I. I am not truly in the trenches, but I'm close enough to the trenches, and I do a number of reconnaissance missions to the trenches each day, such that I can get a good enough view of this beast. Everything I have read on the professional discussion boards, from Washington State to Texas to Louisiana, and above all, to New York, all check out. No disease is pleasant to behold, but some are worse than others, and this one, for those who are most affected, is bad. In the words of a colleague, "there's nothing subtle about this virus." Of course, he was referring to those who are in our intensive care units--it is precisely its subtlety among most infected people that makes it so difficult to contain.
But his point with respect to the sickest is spot on. The Cat scans do not require years of radiology training to elicit a gasp; they don't even require attendance at medical school, as this week's New England Journal images so amply demonstrate:
I have now seen three or four such CTs on patients I'm following; I expect to see more in the days to come.
II. The notion that this was some piddling, trivial virus should have all but evaporated once Italy and Iran exploded at the end of February, although even as recently as two weeks ago a majority of Republicans still found it untroubling. Wuhan was a warning, and Italy and Iran should have led any sane individual who was paying attention to realize that Wuhan wasn't a fluke--that the virus was moving fast, and that with a one percent lethal virus, one percent of a lot of people equals a lot of people. The math behind this was evident two months ago. Quibbling over whether the mortality rate was one percent or two percent or even 0.5 percent missed the essential truth, which is that the absolute number is what's staggering in a virus that can infect with such ease.
There is a virus well known to humans that should have taught us this lesson. Its mortality rate is an order of magnitude less than COVID, but its threat can be found in its extremely high transmissibility, for it is probably the most transmissible virus known to humankind. It is measles, and prior to the measles vaccine, it leveled children: only one in a thousand, which seems laughable, except that a child with measles can infect between 12 and 18 unvaccinated people. Millions of kids died every year, and even now, after a massive campaign that has reduced the mortality rate of measles by almost 75 percent, there are still nearly 150,000 children who die from the disease each year.
COVID's not that good at transmission--an infected person probably infects somewhere between two and three people--but it's good enough in an age of transcontinental travel to light up the globe in only two months.
III. There are at present three countries left in the world that do not have documented cases of COVID, and last week I was on one of the last planes out from one of them. Sometimes I do question my own sanity.
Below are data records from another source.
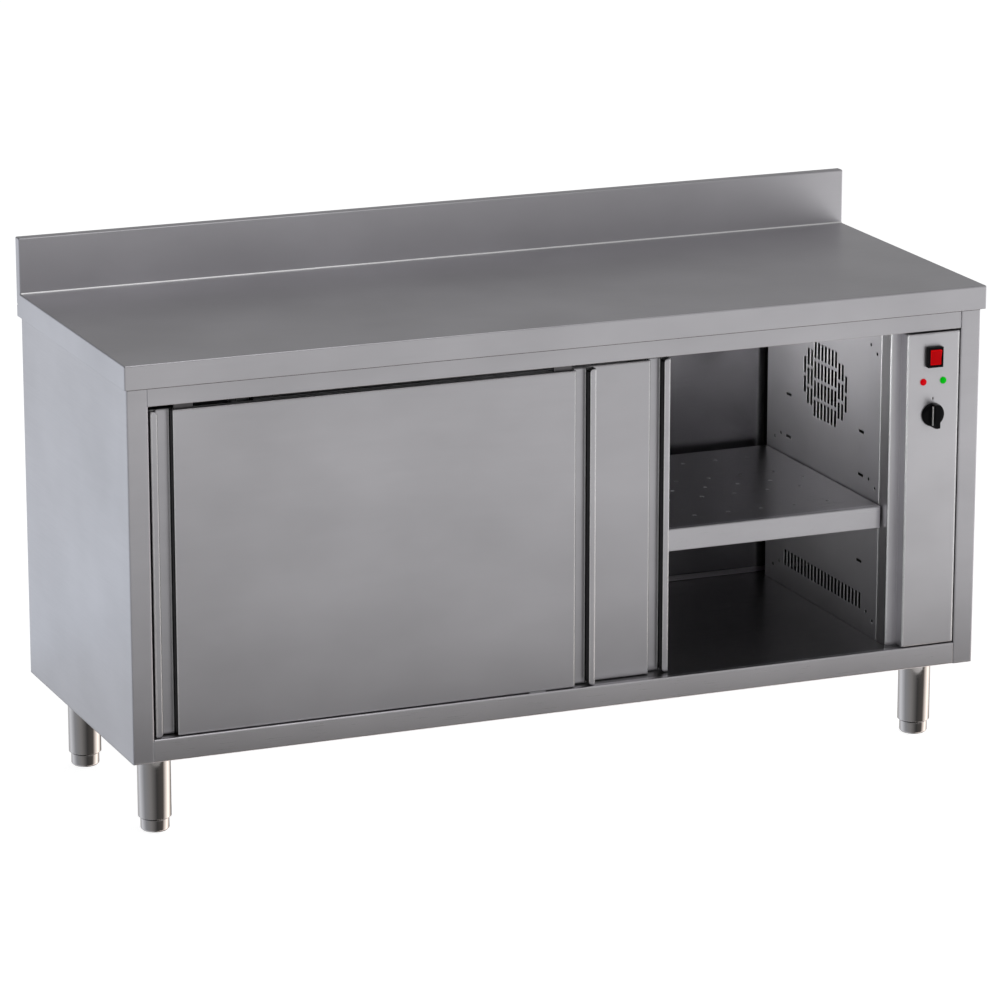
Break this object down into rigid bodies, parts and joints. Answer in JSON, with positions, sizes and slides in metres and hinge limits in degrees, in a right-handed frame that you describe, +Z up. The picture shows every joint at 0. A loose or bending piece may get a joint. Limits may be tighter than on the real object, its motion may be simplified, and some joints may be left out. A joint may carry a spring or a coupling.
{
  "type": "plate warmer cabinet",
  "caption": "Heated stainless cupboard with overlapping sliding doors, an inner shelf, a worktop with an upstand, a side control panel and levelling legs.",
  "frame": {"origin": "on the floor, below the middle of the worktop", "axes": "+X to the right along the worktop, +Y from the doors to the back, +Z up"},
  "size_m": [1.6, 0.6194, 0.95],
  "materials": {
    "stainless_satin": "satin brushed stainless steel",
    "stainless_inner": "satin stainless steel of the heated space",
    "zinc_steel": "zinc-plated steel",
    "stainless_tube": "ground stainless tube",
    "foot_steel": "turned stainless steel",
    "track_aluminium": "extruded aluminium",
    "black_rubber": "black rubber",
    "white_nylon": "white nylon",
    "black_plastic": "black moulded plastic",
    "red_rocker": "red rocker",
    "red_lens": "red lens",
    "green_lens": "green lens",
    "knob_silver": "silver strips in the grip of the knob",
    "thermostat_grey": "plated casing",
    "motor_grey": "painted motor casing",
    "element_sheath": "heat-tinted sheath",
    "terminal_cream": "cream moulded plastic",
    "mineral_wool": "mineral wool",
    "screw_steel": "stainless pan heads"
  },
  "bodies": {
    "cabinet": {"back_panel": "stainless_satin", "back_wall": "stainless_inner", "base_panel": "zinc_steel", "bottom_guide": "stainless_inner", "cable_gland": "black_plastic", "ceiling_panel": "stainless_inner", "control_baffle": "stainless_inner", "control_panel": "stainless_satin", "door_post": "stainless_satin", "door_stops": "black_rubber", "door_track": "track_aluminium", "element_clips": "zinc_steel", "fan_motor": "motor_grey", "fan_plate": "zinc_steel", "floor_pan": "stainless_satin", "floor_ribs": "zinc_steel", "green_lamp": "green_lens", "heating_element": "element_sheath", "inner_wall_left": "stainless_inner", "inner_wall_right": "stainless_inner", "insulation": "mineral_wool", "leg_front_left": "stainless_tube", "leg_front_right": "stainless_tube", "leg_inserts": "black_plastic", "leg_rail_left": "zinc_steel", "leg_rail_right": "zinc_steel", "leg_rear_left": "stainless_tube", "leg_rear_right": "stainless_tube", "panel_screws": "screw_steel", "red_lamp": "red_lens", "shelf": "stainless_inner", "shelf_rib": "stainless_inner", "shelf_supports": "stainless_inner", "side_panel_left": "stainless_satin", "side_panel_right": "stainless_satin", "switch_housing": "black_plastic", "terminal_block": "terminal_cream", "thermostat": "thermostat_grey", "top_rail": "stainless_satin", "worktop": "stainless_satin", "worktop_ribs": "zinc_steel"},
    "front_door": {"front_door_skin": "stainless_satin", "front_door_liner": "stainless_satin", "front_door_hangers": "zinc_steel"},
    "rear_door": {"rear_door_skin": "stainless_satin", "rear_door_liner": "stainless_satin", "rear_door_hangers": "zinc_steel"},
    "front_wheels_left": {"front_door_wheels_left": "white_nylon"},
    "front_wheels_right": {"front_door_wheels_right": "white_nylon"},
    "rear_wheels_left": {"rear_door_wheels_left": "white_nylon"},
    "rear_wheels_right": {"rear_door_wheels_right": "white_nylon"},
    "rocker": {"switch_rocker": "red_rocker"},
    "knob": {"thermostat_knob": "black_plastic", "knob_line": "knob_silver"},
    "impeller": {"fan_impeller": "zinc_steel"},
    "foot_front_left": {"foot_front_left": "foot_steel"},
    "foot_front_right": {"foot_front_right": "foot_steel"},
    "foot_rear_left": {"foot_rear_left": "foot_steel"},
    "foot_rear_right": {"foot_rear_right": "foot_steel"}
  },
  "joints": [
    {"name": "front_door_slide", "type": "slide", "parent": "cabinet", "child": "front_door", "axis": [1, 0, 0], "range_m": [0, 0.5898]},
    {"name": "rear_door_slide", "type": "slide", "parent": "cabinet", "child": "rear_door", "axis": [1, 0, 0], "range_m": [-0.1496, 0.4207]},
    {"name": "front_wheels_left_spin", "type": "hinge", "parent": "front_door", "child": "front_wheels_left", "pos_m": [-0.6903, -0.275, 0.7898], "axis": [0, 1, 0], "continuous": true},
    {"name": "front_wheels_right_spin", "type": "hinge", "parent": "front_door", "child": "front_wheels_right", "pos_m": [-0.0033, -0.275, 0.7898], "axis": [0, 1, 0], "continuous": true},
    {"name": "rear_wheels_left_spin", "type": "hinge", "parent": "rear_door", "child": "rear_wheels_left", "pos_m": [-0.5407, -0.253, 0.7898], "axis": [0, 1, 0], "continuous": true},
    {"name": "rear_wheels_right_spin", "type": "hinge", "parent": "rear_door", "child": "rear_wheels_right", "pos_m": [0.1463, -0.253, 0.7898], "axis": [0, 1, 0], "continuous": true},
    {"name": "rocker_tilt", "type": "hinge", "parent": "cabinet", "child": "rocker", "pos_m": [0.703, -0.296, 0.728], "axis": [-1, 0, 0], "range_deg": [0, 12]},
    {"name": "knob_turn", "type": "hinge", "parent": "cabinet", "child": "knob", "pos_m": [0.703, -0.3, 0.6225], "axis": [0, 1, 0], "range_deg": [0, 300]},
    {"name": "fan_spin", "type": "hinge", "parent": "cabinet", "child": "impeller", "pos_m": [0.68, -0.003, 0.619], "axis": [1, 0, 0], "continuous": true},
    {"name": "foot_front_left_level", "type": "slide", "parent": "cabinet", "child": "foot_front_left", "axis": [0, 0, 1], "range_m": [-0.03, 0.004]},
    {"name": "foot_front_right_level", "type": "slide", "parent": "cabinet", "child": "foot_front_right", "axis": [0, 0, 1], "range_m": [-0.03, 0.004]},
    {"name": "foot_rear_left_level", "type": "slide", "parent": "cabinet", "child": "foot_rear_left", "axis": [0, 0, 1], "range_m": [-0.03, 0.004]},
    {"name": "foot_rear_right_level", "type": "slide", "parent": "cabinet", "child": "foot_rear_right", "axis": [0, 0, 1], "range_m": [-0.03, 0.004]}
  ],
  "couplings": [
    {"joint": "front_wheels_left_spin", "follows": "front_door_slide", "rad_per_m": 100},
    {"joint": "front_wheels_right_spin", "follows": "front_door_slide", "rad_per_m": 100},
    {"joint": "rear_wheels_left_spin", "follows": "rear_door_slide", "rad_per_m": 100},
    {"joint": "rear_wheels_right_spin", "follows": "rear_door_slide", "rad_per_m": 100}
  ]
}
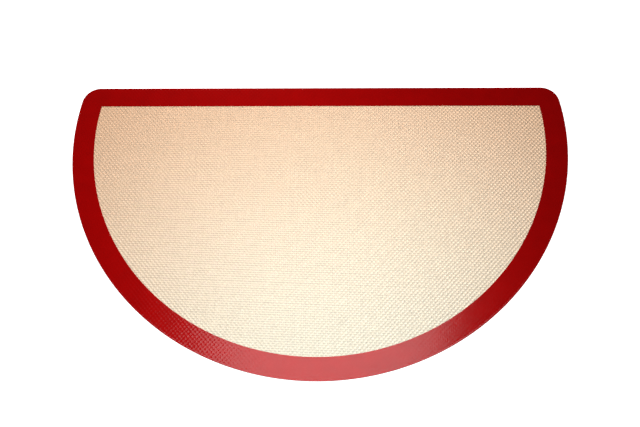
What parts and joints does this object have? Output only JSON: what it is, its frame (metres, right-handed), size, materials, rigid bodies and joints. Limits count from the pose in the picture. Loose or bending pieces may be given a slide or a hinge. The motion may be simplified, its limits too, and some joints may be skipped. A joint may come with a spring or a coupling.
{
  "type": "silicone baking mat",
  "caption": "Half-moon non-stick baking mat of glass-fibre cloth in clear silicone, with a red silicone border and a sealed rim.",
  "frame": {"origin": "middle of the bounding box, on the plane that the mat lies on", "axes": "+X along the straight edge, +Y towards the straight edge, +Z out of the side that holds the food"},
  "size_m": [0.38, 0.231, 0.0009],
  "materials": {
    "glass_cloth": "woven glass-fibre yarns",
    "clear_silicone": "translucent, satin, with the weave showing through",
    "red_silicone": "opaque, satin"
  },
  "bodies": {
    "root": {"glass_fibre_cloth": "glass_cloth", "bottom_silicone_coat": "clear_silicone", "top_silicone_coat": "clear_silicone", "bottom_border_band": "red_silicone", "top_border_band": "red_silicone", "edge_seal": "red_silicone"}
  },
  "joints": []
}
IV. I wonder if we had been lulled into a kind of virus stupor with COVID because we had been so acclimated to the fearsome case fatality rate of Ebola. Get Ebola, and until recently, it was basically flip a coin as to whether you lived or died. Actually it was flipping a trick coin, since the mortality rate was a bit more than 50 percent until finally we established that two specific treatments definitively worked. A one percent case fatality sounds so pedestrian compared to Ebola's case fatality that I wonder if it even caught the epidemiologists by surprise. At any rate, some historian in the years to come may want to juxtapose the initial response to COVID in terms of the deadening of a stimulus-response brought on by Ebola preoccupation.
V. Irony: I worked with Ebola patients during the West African Outbreak five years ago. I was millimeters from that virus. I examined patients while they sweat on my PPE, held them while they vomited and while they cried. I gave one of them back rubs regularly. I held their hands and walked them from the suspect ward to the confirmed ward. On occasion I stuck needles into their arms in order to draw blood tests. And during my time working in the unit, I slept like a baby. I was never scared of what I was doing. It wasn't that I thought I was going to be okay--far from it--it's just that I was able to approach my work with a calm that never abandoned me.
This thing? It's not so much that I'm scared, but I am definitely tense, and in a way that I never was in the Ebola Treatment Unit. The whole damn hospital is Hot--indeed, the entire state is Hot. And there is something grim and menacing about that.
VI. More on books to read another day, but if anyone wants to step back from the daily COVID cacophony yet still learn something about this moment in history in which we find ourselves, there may not be a better book than John Barry's The Great Influenza. It is impossible to read this book now without feeling a sense of deja vu. If you really do have the time on your hands, this is a good place to start--but more on some other pandemic/plague books worth reading another time.